DATA LINES:
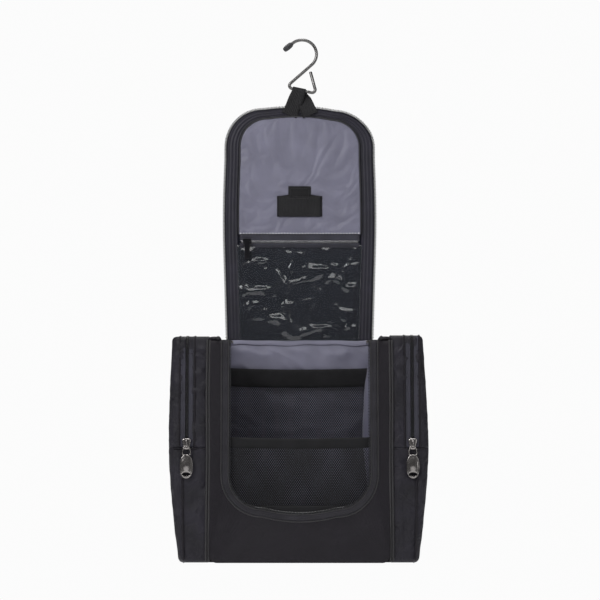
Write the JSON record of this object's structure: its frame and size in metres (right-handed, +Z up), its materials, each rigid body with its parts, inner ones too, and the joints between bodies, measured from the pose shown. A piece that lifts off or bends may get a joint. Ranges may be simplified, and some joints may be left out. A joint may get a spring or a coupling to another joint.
{
  "type": "hanging toiletry bag",
  "caption": "Hanging toiletry bag: zipped lid that folds up, swivelling wire hook, clear lid pocket, mesh walls and zipped side pockets",
  "frame": {"origin": "inner top of the hook's bow, where a rail carries it", "axes": "+X to the user's right, +Y towards the wall behind, +Z up; shown hung up with the lid opened upward"},
  "size_m": [0.272, 0.0881, 0.5799],
  "materials": {
    "steel_wire": "bright drawn wire",
    "grip_rubber": "matte ribbed",
    "webbing_black": "woven webbing",
    "shell_black": "matte woven polyester",
    "lining_grey": "thin nylon with a soft sheen",
    "zip_black": "woven zip tape",
    "coil_black": "satin moulded coil",
    "patch_black": "hook and loop",
    "window_clear": "clear glossy soft film",
    "mesh_black": "open diamond net",
    "elastic_black": "ribbed elastic",
    "piping_black": "wrapped cord",
    "slider_metal": "gunmetal plated",
    "pull_metal": "gunmetal plated, smooth"
  },
  "bodies": {
    "hook": {"hook_wire": "steel_wire", "hook_tip": "grip_rubber"},
    "hanging_loop": {"hanging_loop": "webbing_black"},
    "lid_front": {"lid_front_shell": "shell_black", "lid_front_tape": "zip_black", "lid_front_coil": "coil_black", "lid_front_lining": "lining_grey", "pocket_backing_front": "shell_black", "strap_ends": "webbing_black", "hook_loop_patch": "patch_black", "pocket_zip_tape": "zip_black", "pocket_zip_coil": "coil_black", "clear_window_front": "window_clear"},
    "keeper": {"keeper_tab": "webbing_black"},
    "pocket_slider": {"pocket_slider": "slider_metal"},
    "pocket_pull": {"pocket_pull": "pull_metal"},
    "lid_top": {"lid_top_shell": "shell_black", "lid_top_tape": "zip_black", "pocket_backing_top": "shell_black", "lid_top_coil_left": "coil_black", "lid_top_coil_right": "coil_black", "clear_window_top": "window_clear"},
    "body": {"back_panel": "shell_black", "bottom_panel": "shell_black", "back_lining": "lining_grey", "hinge_binding": "lining_grey", "side_wall_left": "shell_black", "side_wall_right": "shell_black", "front_panel": "shell_black", "main_zip_tape": "zip_black", "main_zip_coil": "coil_black", "piping_left": "piping_black", "piping_right": "piping_black", "front_mesh_band": "elastic_black", "front_mesh": "mesh_black", "front_mesh_hem": "elastic_black", "back_mesh_band": "elastic_black", "back_mesh": "mesh_black", "side_pocket_left": "shell_black", "side_pocket_right": "shell_black", "side_strip_left": "shell_black", "side_strip_right": "shell_black", "side_coil_left": "coil_black", "side_coil_right": "coil_black"},
    "flap_left": {"side_flap_left": "shell_black"},
    "side_slider_left": {"side_slider_left": "slider_metal"},
    "link_left": {"pull_link_left": "pull_metal"},
    "pull_left": {"pull_tab_left": "pull_metal"},
    "main_slider_left": {"main_slider_left": "slider_metal"},
    "main_pull_left": {"main_pull_left": "pull_metal"},
    "flap_right": {"side_flap_right": "shell_black"},
    "side_slider_right": {"side_slider_right": "slider_metal"},
    "link_right": {"pull_link_right": "pull_metal"},
    "pull_right": {"pull_tab_right": "pull_metal"},
    "main_slider_right": {"main_slider_right": "slider_metal"},
    "main_pull_right": {"main_pull_right": "pull_metal"}
  },
  "joints": [
    {"name": "hook_swing", "type": "hinge", "parent": "hook", "child": "hanging_loop", "pos_m": [-0.0026, 0, -0.05575], "axis": [-0.9785, 0, 0.2062], "range_deg": [-80, 25]},
    {"name": "loop_fold", "type": "hinge", "parent": "hanging_loop", "child": "lid_front", "pos_m": [-0.0026, -0.0045, -0.076], "axis": [1, 0, 0], "range_deg": [-175, 25]},
    {"name": "lid_fold", "type": "hinge", "parent": "lid_front", "child": "lid_top", "pos_m": [-0.0026, -0.0023, -0.2595], "axis": [-1, 0, 0], "range_deg": [0, 89.5]},
    {"name": "lid_hinge", "type": "hinge", "parent": "lid_top", "child": "body", "pos_m": [-0.0026, -0.0023, -0.3395], "axis": [-1, 0, 0], "range_deg": [0, 90]},
    {"name": "keeper_flip", "type": "hinge", "parent": "lid_front", "child": "keeper", "pos_m": [-0.0026, -0.00405, -0.1653], "axis": [1, 0, 0], "range_deg": [-150, 0]},
    {"name": "pocket_slide", "type": "slide", "parent": "lid_front", "child": "pocket_slider", "axis": [1, 0, 0], "range_m": [0, 0.116]},
    {"name": "pocket_pull_swing", "type": "hinge", "parent": "pocket_slider", "child": "pocket_pull", "pos_m": [-0.0606, -0.0084, -0.2275], "axis": [-1, 0, 0], "range_deg": [0, 150]},
    {"name": "flap_left_open", "type": "hinge", "parent": "body", "child": "flap_left", "pos_m": [-0.1389, -0.0787, -0.457], "axis": [0, -1, 0], "range_deg": [0, 75]},
    {"name": "side_zip_left", "type": "slide", "parent": "body", "child": "side_slider_left", "axis": [0, 0, 1], "range_m": [0, 0.095]},
    {"name": "link_left_swing", "type": "hinge", "parent": "side_slider_left", "child": "link_left", "pos_m": [-0.1215, -0.08264, -0.45485], "axis": [-1, 0, 0], "range_deg": [0, 150]},
    {"name": "pull_left_swing", "type": "hinge", "parent": "link_left", "child": "pull_left", "pos_m": [-0.1215, -0.08264, -0.46485], "axis": [1, 0, 0], "range_deg": [-120, 0]},
    {"name": "main_zip_left", "type": "slide", "parent": "body", "child": "main_slider_left", "axis": [0, -1, 0], "range_m": [0, 0.041]},
    {"name": "main_pull_left_swing", "type": "hinge", "parent": "main_slider_left", "child": "main_pull_left", "pos_m": [-0.0785, -0.0253, -0.3411], "axis": [-1, 0, 0], "range_deg": [-120, 0]},
    {"name": "flap_right_open", "type": "hinge", "parent": "body", "child": "flap_right", "pos_m": [0.1337, -0.0787, -0.457], "axis": [0, 1, 0], "range_deg": [0, 75]},
    {"name": "side_zip_right", "type": "slide", "parent": "body", "child": "side_slider_right", "axis": [0, 0, 1], "range_m": [0, 0.095]},
    {"name": "link_right_swing", "type": "hinge", "parent": "side_slider_right", "child": "link_right", "pos_m": [0.1163, -0.08264, -0.45485], "axis": [-1, 0, 0], "range_deg": [0, 150]},
    {"name": "pull_right_swing", "type": "hinge", "parent": "link_right", "child": "pull_right", "pos_m": [0.1163, -0.08264, -0.46485], "axis": [1, 0, 0], "range_deg": [-120, 0]},
    {"name": "main_zip_right", "type": "slide", "parent": "body", "child": "main_slider_right", "axis": [0, -1, 0], "range_m": [0, 0.041]},
    {"name": "main_pull_right_swing", "type": "hinge", "parent": "main_slider_right", "child": "main_pull_right", "pos_m": [0.0733, -0.0253, -0.3411], "axis": [-1, 0, 0], "range_deg": [-120, 0]}
  ]
}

SHORT PROBLEM:
Write the material out again word for word.

SOLUTION FOR THIS TASK:
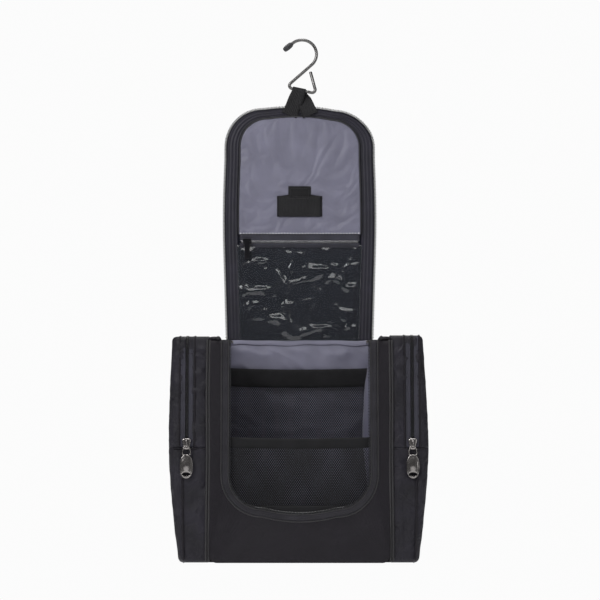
Write the JSON record of this object's structure: its frame and size in metres (right-handed, +Z up), its materials, each rigid body with its parts, inner ones too, and the joints between bodies, measured from the pose shown. A piece that lifts off or bends may get a joint. Ranges may be simplified, and some joints may be left out. A joint may get a spring or a coupling to another joint.
{
  "type": "hanging toiletry bag",
  "caption": "Hanging toiletry bag: zipped lid that folds up, swivelling wire hook, clear lid pocket, mesh walls and zipped side pockets",
  "frame": {"origin": "inner top of the hook's bow, where a rail carries it", "axes": "+X to the user's right, +Y towards the wall behind, +Z up; shown hung up with the lid opened upward"},
  "size_m": [0.272, 0.0881, 0.5799],
  "materials": {
    "steel_wire": "bright drawn wire",
    "grip_rubber": "matte ribbed",
    "webbing_black": "woven webbing",
    "shell_black": "matte woven polyester",
    "lining_grey": "thin nylon with a soft sheen",
    "zip_black": "woven zip tape",
    "coil_black": "satin moulded coil",
    "patch_black": "hook and loop",
    "window_clear": "clear glossy soft film",
    "mesh_black": "open diamond net",
    "elastic_black": "ribbed elastic",
    "piping_black": "wrapped cord",
    "slider_metal": "gunmetal plated",
    "pull_metal": "gunmetal plated, smooth"
  },
  "bodies": {
    "hook": {"hook_wire": "steel_wire", "hook_tip": "grip_rubber"},
    "hanging_loop": {"hanging_loop": "webbing_black"},
    "lid_front": {"lid_front_shell": "shell_black", "lid_front_tape": "zip_black", "lid_front_coil": "coil_black", "lid_front_lining": "lining_grey", "pocket_backing_front": "shell_black", "strap_ends": "webbing_black", "hook_loop_patch": "patch_black", "pocket_zip_tape": "zip_black", "pocket_zip_coil": "coil_black", "clear_window_front": "window_clear"},
    "keeper": {"keeper_tab": "webbing_black"},
    "pocket_slider": {"pocket_slider": "slider_metal"},
    "pocket_pull": {"pocket_pull": "pull_metal"},
    "lid_top": {"lid_top_shell": "shell_black", "lid_top_tape": "zip_black", "pocket_backing_top": "shell_black", "lid_top_coil_left": "coil_black", "lid_top_coil_right": "coil_black", "clear_window_top": "window_clear"},
    "body": {"back_panel": "shell_black", "bottom_panel": "shell_black", "back_lining": "lining_grey", "hinge_binding": "lining_grey", "side_wall_left": "shell_black", "side_wall_right": "shell_black", "front_panel": "shell_black", "main_zip_tape": "zip_black", "main_zip_coil": "coil_black", "piping_left": "piping_black", "piping_right": "piping_black", "front_mesh_band": "elastic_black", "front_mesh": "mesh_black", "front_mesh_hem": "elastic_black", "back_mesh_band": "elastic_black", "back_mesh": "mesh_black", "side_pocket_left": "shell_black", "side_pocket_right": "shell_black", "side_strip_left": "shell_black", "side_strip_right": "shell_black", "side_coil_left": "coil_black", "side_coil_right": "coil_black"},
    "flap_left": {"side_flap_left": "shell_black"},
    "side_slider_left": {"side_slider_left": "slider_metal"},
    "link_left": {"pull_link_left": "pull_metal"},
    "pull_left": {"pull_tab_left": "pull_metal"},
    "main_slider_left": {"main_slider_left": "slider_metal"},
    "main_pull_left": {"main_pull_left": "pull_metal"},
    "flap_right": {"side_flap_right": "shell_black"},
    "side_slider_right": {"side_slider_right": "slider_metal"},
    "link_right": {"pull_link_right": "pull_metal"},
    "pull_right": {"pull_tab_right": "pull_metal"},
    "main_slider_right": {"main_slider_right": "slider_metal"},
    "main_pull_right": {"main_pull_right": "pull_metal"}
  },
  "joints": [
    {"name": "hook_swing", "type": "hinge", "parent": "hook", "child": "hanging_loop", "pos_m": [-0.0026, 0, -0.05575], "axis": [-0.9785, 0, 0.2062], "range_deg": [-80, 25]},
    {"name": "loop_fold", "type": "hinge", "parent": "hanging_loop", "child": "lid_front", "pos_m": [-0.0026, -0.0045, -0.076], "axis": [1, 0, 0], "range_deg": [-175, 25]},
    {"name": "lid_fold", "type": "hinge", "parent": "lid_front", "child": "lid_top", "pos_m": [-0.0026, -0.0023, -0.2595], "axis": [-1, 0, 0], "range_deg": [0, 89.5]},
    {"name": "lid_hinge", "type": "hinge", "parent": "lid_top", "child": "body", "pos_m": [-0.0026, -0.0023, -0.3395], "axis": [-1, 0, 0], "range_deg": [0, 90]},
    {"name": "keeper_flip", "type": "hinge", "parent": "lid_front", "child": "keeper", "pos_m": [-0.0026, -0.00405, -0.1653], "axis": [1, 0, 0], "range_deg": [-150, 0]},
    {"name": "pocket_slide", "type": "slide", "parent": "lid_front", "child": "pocket_slider", "axis": [1, 0, 0], "range_m": [0, 0.116]},
    {"name": "pocket_pull_swing", "type": "hinge", "parent": "pocket_slider", "child": "pocket_pull", "pos_m": [-0.0606, -0.0084, -0.2275], "axis": [-1, 0, 0], "range_deg": [0, 150]},
    {"name": "flap_left_open", "type": "hinge", "parent": "body", "child": "flap_left", "pos_m": [-0.1389, -0.0787, -0.457], "axis": [0, -1, 0], "range_deg": [0, 75]},
    {"name": "side_zip_left", "type": "slide", "parent": "body", "child": "side_slider_left", "axis": [0, 0, 1], "range_m": [0, 0.095]},
    {"name": "link_left_swing", "type": "hinge", "parent": "side_slider_left", "child": "link_left", "pos_m": [-0.1215, -0.08264, -0.45485], "axis": [-1, 0, 0], "range_deg": [0, 150]},
    {"name": "pull_left_swing", "type": "hinge", "parent": "link_left", "child": "pull_left", "pos_m": [-0.1215, -0.08264, -0.46485], "axis": [1, 0, 0], "range_deg": [-120, 0]},
    {"name": "main_zip_left", "type": "slide", "parent": "body", "child": "main_slider_left", "axis": [0, -1, 0], "range_m": [0, 0.041]},
    {"name": "main_pull_left_swing", "type": "hinge", "parent": "main_slider_left", "child": "main_pull_left", "pos_m": [-0.0785, -0.0253, -0.3411], "axis": [-1, 0, 0], "range_deg": [-120, 0]},
    {"name": "flap_right_open", "type": "hinge", "parent": "body", "child": "flap_right", "pos_m": [0.1337, -0.0787, -0.457], "axis": [0, 1, 0], "range_deg": [0, 75]},
    {"name": "side_zip_right", "type": "slide", "parent": "body", "child": "side_slider_right", "axis": [0, 0, 1], "range_m": [0, 0.095]},
    {"name": "link_right_swing", "type": "hinge", "parent": "side_slider_right", "child": "link_right", "pos_m": [0.1163, -0.08264, -0.45485], "axis": [-1, 0, 0], "range_deg": [0, 150]},
    {"name": "pull_right_swing", "type": "hinge", "parent": "link_right", "child": "pull_right", "pos_m": [0.1163, -0.08264, -0.46485], "axis": [1, 0, 0], "range_deg": [-120, 0]},
    {"name": "main_zip_right", "type": "slide", "parent": "body", "child": "main_slider_right", "axis": [0, -1, 0], "range_m": [0, 0.041]},
    {"name": "main_pull_right_swing", "type": "hinge", "parent": "main_slider_right", "child": "main_pull_right", "pos_m": [0.0733, -0.0253, -0.3411], "axis": [-1, 0, 0], "range_deg": [-120, 0]}
  ]
}